Input rows:
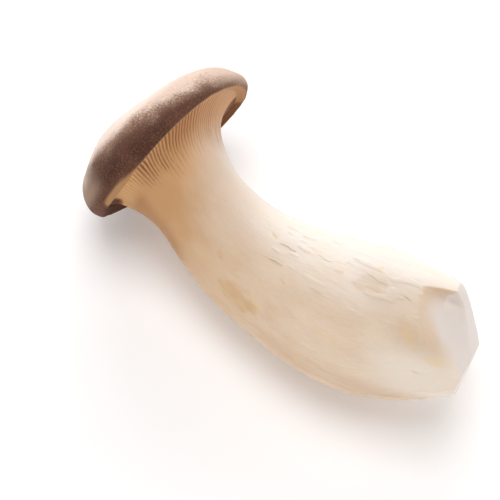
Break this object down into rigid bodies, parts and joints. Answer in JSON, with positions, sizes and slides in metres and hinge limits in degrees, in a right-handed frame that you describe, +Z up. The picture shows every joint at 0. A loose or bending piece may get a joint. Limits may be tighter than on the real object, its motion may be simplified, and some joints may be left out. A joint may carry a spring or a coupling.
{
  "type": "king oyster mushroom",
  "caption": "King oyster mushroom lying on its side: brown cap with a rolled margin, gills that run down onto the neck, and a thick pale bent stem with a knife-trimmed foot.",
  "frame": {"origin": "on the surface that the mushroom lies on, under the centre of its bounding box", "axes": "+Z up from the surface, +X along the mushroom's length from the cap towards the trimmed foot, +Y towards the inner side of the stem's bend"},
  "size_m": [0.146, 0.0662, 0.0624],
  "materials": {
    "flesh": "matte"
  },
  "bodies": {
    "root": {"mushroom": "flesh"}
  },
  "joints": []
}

---

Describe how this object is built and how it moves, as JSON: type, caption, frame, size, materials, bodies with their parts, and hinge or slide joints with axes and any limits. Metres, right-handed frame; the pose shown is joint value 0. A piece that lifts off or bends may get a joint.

* * *

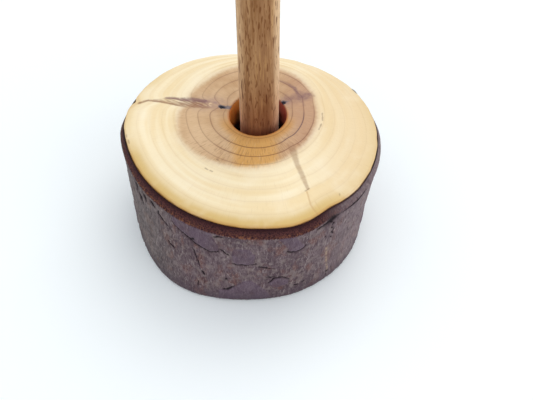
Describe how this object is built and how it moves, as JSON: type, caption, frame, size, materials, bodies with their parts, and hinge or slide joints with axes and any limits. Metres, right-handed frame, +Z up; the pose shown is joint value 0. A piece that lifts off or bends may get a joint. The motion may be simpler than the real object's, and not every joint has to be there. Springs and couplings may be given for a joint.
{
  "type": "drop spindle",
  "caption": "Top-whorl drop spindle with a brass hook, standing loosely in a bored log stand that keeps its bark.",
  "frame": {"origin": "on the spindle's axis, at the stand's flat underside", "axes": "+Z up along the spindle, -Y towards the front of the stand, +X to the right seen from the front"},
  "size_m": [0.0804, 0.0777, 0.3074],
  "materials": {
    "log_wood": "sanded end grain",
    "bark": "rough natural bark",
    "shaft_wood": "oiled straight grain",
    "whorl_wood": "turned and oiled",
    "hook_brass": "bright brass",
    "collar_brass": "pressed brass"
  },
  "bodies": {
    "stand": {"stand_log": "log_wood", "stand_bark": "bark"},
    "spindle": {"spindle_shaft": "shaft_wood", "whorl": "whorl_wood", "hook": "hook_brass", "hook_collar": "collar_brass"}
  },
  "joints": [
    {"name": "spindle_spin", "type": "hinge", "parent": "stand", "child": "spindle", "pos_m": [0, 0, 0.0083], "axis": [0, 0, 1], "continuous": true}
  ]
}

What is required: Look through the data above. Copy every line with the string "moves" in it.

Result:
Describe how this object is built and how it moves, as JSON: type, caption, frame, size, materials, bodies with their parts, and hinge or slide joints with axes and any limits. Metres, right-handed frame; the pose shown is joint value 0. A piece that lifts off or bends may get a joint.
Describe how this object is built and how it moves, as JSON: type, caption, frame, size, materials, bodies with their parts, and hinge or slide joints with axes and any limits. Metres, right-handed frame, +Z up; the pose shown is joint value 0. A piece that lifts off or bends may get a joint. The motion may be simpler than the real object's, and not every joint has to be there. Springs and couplings may be given for a joint.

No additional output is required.